In the Democratic contest, Senator Bernie Sanders rebounded from a string of defeats to prevail in Indiana over Hillary Clinton, who largely abandoned the state after polls showed her faring poorly with the predominantly white electorate. But the outcome was not expected to significantly change Mrs. Clinton’s sizable lead in delegates needed to win the Democratic nomination.


Only slightly more than half of Democrats voting Tuesday called Mrs. Clinton honest and trustworthy, according to early exit polls, a remarkably shaky assessment for the party’s likely nominee. After closing the gap with blue-collar white voters in parts of the Northeast last week, Mrs. Clinton lost them by 30 points in Indiana.

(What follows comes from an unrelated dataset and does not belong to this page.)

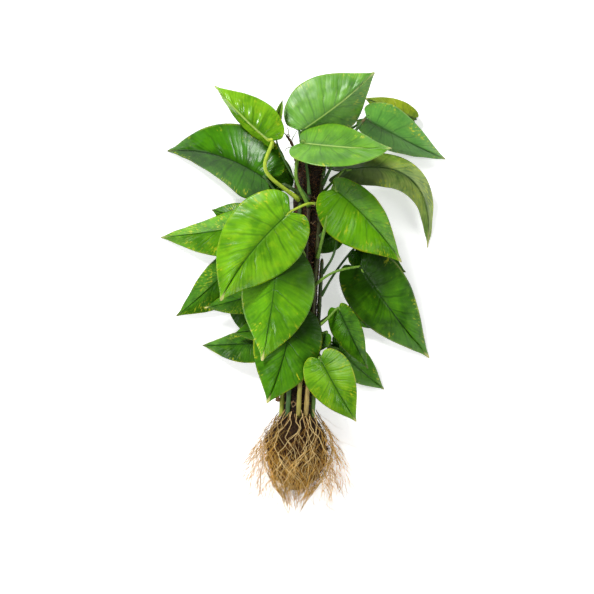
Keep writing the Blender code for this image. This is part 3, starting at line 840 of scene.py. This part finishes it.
def root_point(down, turn, reach):
    """A point of the root ball: turn goes round its axis, and reach is the distance from it, 1 the widest."""
    x = ROOT_CENTRE.x + ROOT_REACH_X * reach * math.cos(turn)
    z = ROOT_CENTRE.z + ROOT_REACH_Z * reach * math.sin(turn)
    return Vector((x, ROOT_TOP - ROOT_LENGTH * down, max(z, LEAST_HEIGHT)))


class RootKind(NamedTuple):
    """One sort of root, in shares of the ball's length and width.

    start is how far down the ball it begins and span how far it runs. depth is its distance from the axis
    and flare what it gains on the way. kink bends it, forks and levels branch it, and one that hangs falls
    clear of the ball. spread is how far round from the two sides it grows, front the share that grows on the
    front, and crown_shade_level how bright it stays near the crown, where it is darkened partly as the roots'
    own browner colour and partly as painted shade.
    """
    name: str
    count: int
    start: tuple
    span: tuple
    depth: tuple
    radius: tuple
    pale: tuple
    deep: tuple
    flare: tuple = (0.0, 0.0)
    kink: float = 0.5
    forks: tuple = (0, 2)
    levels: int = 1
    hangs: bool = False
    spread: float = 1.0
    crown_shade_level: float = 0.2
    front: float = 0.0


class RootLayer:
    """The mesh that one sort of root grows into."""

    def __init__(self, kind, dice):
        self.kind = kind
        self.dice = dice
        self.solid = bmesh.new()
        self.shade = self.solid.verts.layers.float.new("shade")

    def grow(self, start, end, turn, drift, depth, flare, radius, tone, hung=0.0, level=0):
        """A root that runs down the ball, kinking as it goes, and forks into thinner ones."""
        dice, kind = self.dice, self.kind
        steps = max(4, int((end - start) * ROOT_LENGTH / ROOT_STEP))
        hung = hung or max(root_width(start), 0.55)
        phase = dice.uniform(0, 99)
        angle, rate = turn, drift
        path, facts = [], []
        for i in range(steps + 1):
            share = i / steps
            down = start + (end - start) * share
            if dice.random() < KINK_CHANCE:
                rate = drift + dice.uniform(-1, 1) * kind.kink
            angle += rate * (end - start) / steps if i else 0
            width = root_width(down)
            if kind.hangs:
                width = 0.25 * width + 0.75 * hung
            wander = 0.10 * noise.noise(Vector((down * 9, 7, phase))) * min(share * 4, 1)
            deep = depth + flare * share + wander
            path.append(root_point(down, angle, width * deep))
            facts.append((down, angle, deep))
        fine = smooth_path(path, 2)
        # Darker near the crown: partly the roots' own browner colour, partly painted shade
        values = [tone * (kind.crown_shade_level + (1 - kind.crown_shade_level) * min(max(-p.y / 80, 0), 1) ** 1.4) for p in fine]
        sides = 6 if radius > 0.5 else 4
        tube_into(self.solid, fine, taper(len(fine), radius, radius * 0.4), sides, self.shade, values)
        if level == kind.levels:
            return
        for _ in range(dice.randint(*kind.forks)):
            down, angle, deep = facts[dice.randint(max(steps // 5, 1), steps - 1)]
            reach = min(down + (end - start) * dice.uniform(0.25, 0.6), dice.uniform(*ROOT_ENDS))
            veer = 0.3 * drift + dice.choice((-1, 1)) * dice.uniform(0.7, 1.7)
            self.grow(down, max(reach, down + 0.05), angle, veer, deep, flare * 0.5, radius * 0.64,
                      tone * 0.78, hung, level + 1)

    def fill(self):
        dice, kind = self.dice, self.kind
        for _ in range(kind.count):
            start = dice.uniform(*kind.start)
            end = min(start + dice.uniform(*kind.span), dice.uniform(*ROOT_ENDS))
            turn = dice.choice((0, math.pi)) + dice.uniform(-1, 1) * math.pi / 2 * kind.spread
            if dice.random() < kind.front:
                turn = math.acos(dice.uniform(-0.9, 0.9))
            drift = dice.uniform(-0.8, 0.8)
            depth = dice.uniform(*kind.depth)
            flare = dice.uniform(*kind.flare)
            radius = dice.uniform(*kind.radius)
            tone = dice.uniform(0.25, 1) ** 0.8
            self.grow(start, end, turn, drift, depth, flare, radius, tone)
        return finish_mesh(self.solid, kind.name)


ROOT_KINDS = (
    # The matted roots lie deepest, and their dark colours are partly their own brown and partly painted shade
    # under the strands over them
    RootKind("roots_matted", 560, (0.0, 0.84), (0.06, 0.18), (0.82, 0.99), (0.20, 0.36),
             (0.19, 0.070, 0.012), (0.010, 0.004, 0.002), kink=10.0, crown_shade_level=0.12, front=0.5),
    RootKind("roots_lower", 190, (0.42, 0.92), (0.10, 0.32), (0.84, 1.04), (0.20, 0.34),
             (0.90, 0.50, 0.10), (0.13, 0.05, 0.010), kink=4.5, forks=(1, 3), front=0.6, crown_shade_level=0.1),
    RootKind("roots_main", 22, (0.0, 0.08), (0.6, 1.0), (0.98, 1.08), (0.40, 0.58),
             (1.0, 0.78, 0.36), (0.26, 0.12, 0.028), kink=2.8, forks=(2, 4), levels=2, crown_shade_level=0.5, front=0.6),
    RootKind("roots_fringe", 84, (0.06, 0.66), (0.22, 0.6), (0.94, 1.04), (0.24, 0.40),
             (0.80, 0.46, 0.10), (0.34, 0.15, 0.025), (0.10, 0.75), 3.4, (2, 5), 1, True, 0.7, 0.5),
    RootKind("roots_hair", 190, (0.06, 0.78), (0.10, 0.35), (0.94, 1.04), (0.14, 0.20),
             (0.62, 0.40, 0.09), (0.38, 0.22, 0.045), (0.15, 0.75), 4.0, (1, 3), 1, True, 0.9, 0.5),
)


def build_roots():
    """A dark matted core under golden roots that run down from the crown, fork and hang loose."""
    core = bmesh.new()
    bmesh.ops.create_icosphere(core, subdivisions=6, radius=1)
    for vertex in core.verts:
        lump = 0.80 + 0.12 * noise.noise(vertex.co * 3) + 0.08 * noise.noise(vertex.co * 11)
        down = 0.44 - 0.43 * vertex.co.y
        spot = root_point(down, math.atan2(vertex.co.z, vertex.co.x), root_width(down) * lump)
        squeeze = min(1, max(1 - vertex.co.y ** 2, 0) ** 0.5 * 1.35)
        axis = Vector((ROOT_CENTRE.x, spot.y, ROOT_CENTRE.z))
        spot = axis.lerp(spot, squeeze)
        vertex.co = place((spot.x, spot.y, max(spot.z, 1)))
    n = Nodes("root_core")
    where = n.coords()
    grain = n.noise(where, 300.0, 5, 0.7)
    clump = n.noise(where, 70.0, 3)
    colour = n.mix(n.step(grain, 0.35, 0.68), (0.010, 0.004, 0.002), (0.09, 0.038, 0.010))
    colour = n.mix(n.math("MULTIPLY", clump, 0.5), colour, (0.02, 0.009, 0.004))
    material = n.finish(colour, 0.95, n.bump(grain, 0.002, 0.9))
    add_piece("root_core", finish_mesh(core, "root_core"), material, "root", "root_ball")
    dice = random.Random(3)
    for kind in ROOT_KINDS:
        skin = strand_material(f"{kind.name}_skin", kind.pale, kind.deep, 0.75)
        add_piece(kind.name, RootLayer(kind, dice).fill(), skin, "root")


# ---------------------------------------------------------------- stage

def build_stage():
    """A plain pale floor, soft lamps and a dim white sky."""
    mesh = bpy.data.meshes.new("studio_floor")
    plane = bmesh.new()
    bmesh.ops.create_grid(plane, x_segments=2, y_segments=2, size=FLOOR_REACH)
    plane.to_mesh(mesh)
    plane.free()
    floor = bpy.data.objects.new("studio_floor", mesh)
    bpy.context.scene.collection.objects.link(floor)
    mesh.materials.append(floor_material())
    floor.location.z = -FLOOR_DROP

    lamps = (
        ("key", (-1.1, 1.7, 1.9), (0.6, 0.6), 70),
        ("glint", (-0.7, -0.9, 1.9), (0.35, 0.35), 10),
        ("left", (-1.7, -1.2, 0.5), (0.4, 0.4), 9),
        ("fill", (1.7, 0.3, 1.5), (0.7, 0.7), 12),
        ("foot", (0.5, -1.7, 1.1), (0.5, 0.4), 6),
    )
    for name, spot, size, power in lamps:
        light = bpy.data.lights.new(name, "AREA")
        light.shape = "RECTANGLE"
        light.size, light.size_y = size
        light.energy = power
        lamp = bpy.data.objects.new(name, light)
        lamp.location = spot
        lamp.rotation_euler = (LAMP_AIM - Vector(spot)).to_track_quat("-Z", "Y").to_euler()
        bpy.context.scene.collection.objects.link(lamp)

    world = bpy.data.worlds.new("studio")
    world.use_nodes = True
    background = world.node_tree.nodes["Background"]
    background.inputs["Color"].default_value = (1, 1, 1, 1)
    background.inputs["Strength"].default_value = WORLD_LIGHT
    bpy.context.scene.world = world
    bpy.context.scene.view_settings.view_transform = "Standard"


def build_camera():
    lens = bpy.data.cameras.new("camera")
    lens.lens = CAMERA_LENS
    lens.sensor_width = 36
    lens.clip_start, lens.clip_end = 0.05, 50
    camera = bpy.data.objects.new("camera", lens)
    bpy.context.scene.collection.objects.link(camera)
    camera.location = place((*CAMERA_OVER, CAMERA_HEIGHT))
    camera.rotation_euler = (0, 0, math.radians(CAMERA_TURN))
    bpy.context.scene.camera = camera


build_camera()
build_leaves()
build_vines()
build_withered_tip()
build_pole()
build_roots()
build_stage()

She also again suffered with self-identified independents casting ballots in the Democratic contest: 73 percent backed Mr. Sanders.

Mr. Sanders, speaking to reporters after winning Indiana, had some tough words for Mrs. Clinton after a week when he toned down criticisms of her and shifted his focus to their policy differences.

“I understand that Secretary Clinton thinks that this campaign is over,” Mr. Sanders said. “I’ve got some bad news for her. Tonight we won a great victory in Indiana. Next week we are going to be in West Virginia. We think we have a real shot to win in that great state. And then we’re going to Kentucky, and we’re going to Oregon. And we think we have a pretty good chance to win there as well.”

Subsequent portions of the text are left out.